◆ TASK STATEMENT
Sift the material for lines containing "bodies", and return them.

■ ■ ■ ■

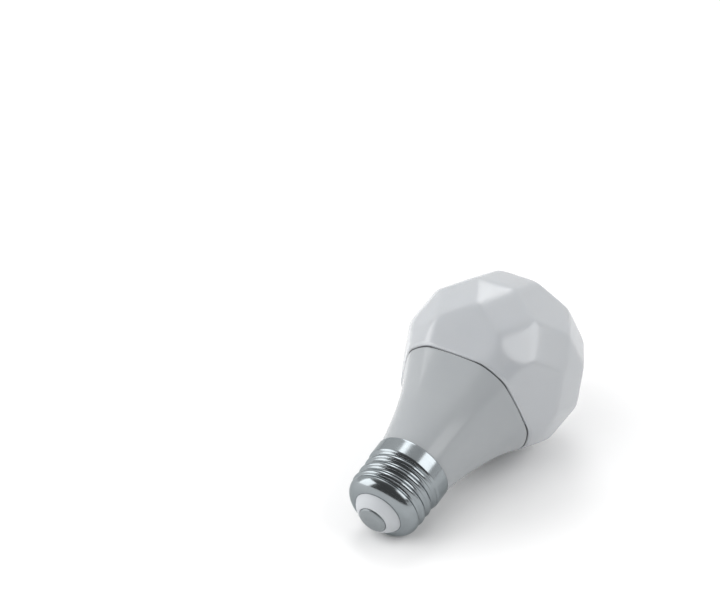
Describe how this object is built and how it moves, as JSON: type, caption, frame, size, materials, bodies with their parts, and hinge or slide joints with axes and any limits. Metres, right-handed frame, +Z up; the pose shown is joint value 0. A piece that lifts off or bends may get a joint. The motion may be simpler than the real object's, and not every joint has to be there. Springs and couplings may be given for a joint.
{
  "type": "smart light bulb",
  "caption": "Smart LED light bulb with a screw cap, a flared grey housing and a milky faceted diffuser, lying on its side.",
  "frame": {"origin": "centre of the bulb's footprint on the floor it lies on", "axes": "+Z up from the floor, +Y along the bulb from the cap towards the diffuser, +X to the side; the bulb's own axis rises by 15.8 degrees from the cap to the diffuser"},
  "size_m": [0.0602, 0.1054, 0.0622],
  "materials": {
    "contact_metal": "dull nickel-plated contact with fine lathe marks",
    "insulator": "smooth light grey moulded insulator",
    "cap_metal": "bright nickel-plated rolled shell, brushed along the band",
    "housing_plastic": "pale grey moulded plastic, satin, very fine grain",
    "diffuser_plastic": "milky translucent polycarbonate, satin",
    "seal": "grey silicone bead",
    "aluminium": "drawn aluminium, matt",
    "thermal_pad": "grey heat-conducting silicone",
    "white_board": "white solder mask on a metal core",
    "led_warm": "yellow phosphor",
    "led_cool": "pale yellow phosphor",
    "led_colour": "white package with clear window",
    "steel": "zinc-plated steel",
    "liner": "natural white plastic",
    "green_board": "green glass-fibre board",
    "ferrite": "dark grey ferrite",
    "bobbin": "black moulded plastic",
    "winding": "yellow tape over copper winding",
    "capacitor_sleeve": "black sleeve",
    "film_block": "dark red epoxy",
    "resistor_sleeve": "dark green lacquer",
    "black_chip": "black moulding compound",
    "gold_pin": "gold-plated brass",
    "blue_board": "blue glass-fibre board",
    "lead_brown": "brown insulation",
    "solder": "tin solder",
    "lead_blue": "blue insulation"
  },
  "bodies": {
    "root": {"centre_contact": "contact_metal", "cap_insulator": "insulator", "screw_shell": "cap_metal", "housing_shell": "housing_plastic", "diffuser_dome": "diffuser_plastic", "dome_seal": "seal", "heat_sink_cup": "aluminium", "thermal_pad": "thermal_pad", "led_board": "white_board", "warm_white_leds": "led_warm", "cool_white_leds": "led_cool", "colour_leds": "led_colour", "board_screws": "steel", "insulating_sleeve": "liner", "driver_board": "green_board", "transformer_core": "ferrite", "transformer_bobbin": "bobbin", "transformer_winding": "winding", "input_capacitor": "capacitor_sleeve", "output_capacitor": "capacitor_sleeve", "film_capacitor": "film_block", "fusible_resistor": "resistor_sleeve", "bridge_rectifier": "black_chip", "driver_chip": "black_chip", "pin_header": "black_chip", "header_pins": "gold_pin", "radio_board": "blue_board", "radio_shield": "steel", "radio_chip": "black_chip", "antenna_trace": "gold_pin", "live_lead": "lead_brown", "live_solder": "solder", "neutral_lead": "lead_blue", "neutral_solder": "solder"}
  },
  "joints": []
}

■ ■ ■ ■

◆ OUTPUT OF THE TASK
Describe how this object is built and how it moves, as JSON: type, caption, frame, size, materials, bodies with their parts, and hinge or slide joints with axes and any limits. Metres, right-handed frame, +Z up; the pose shown is joint value 0. A piece that lifts off or bends may get a joint. The motion may be simpler than the real object's, and not every joint has to be there. Springs and couplings may be given for a joint.
  "bodies": {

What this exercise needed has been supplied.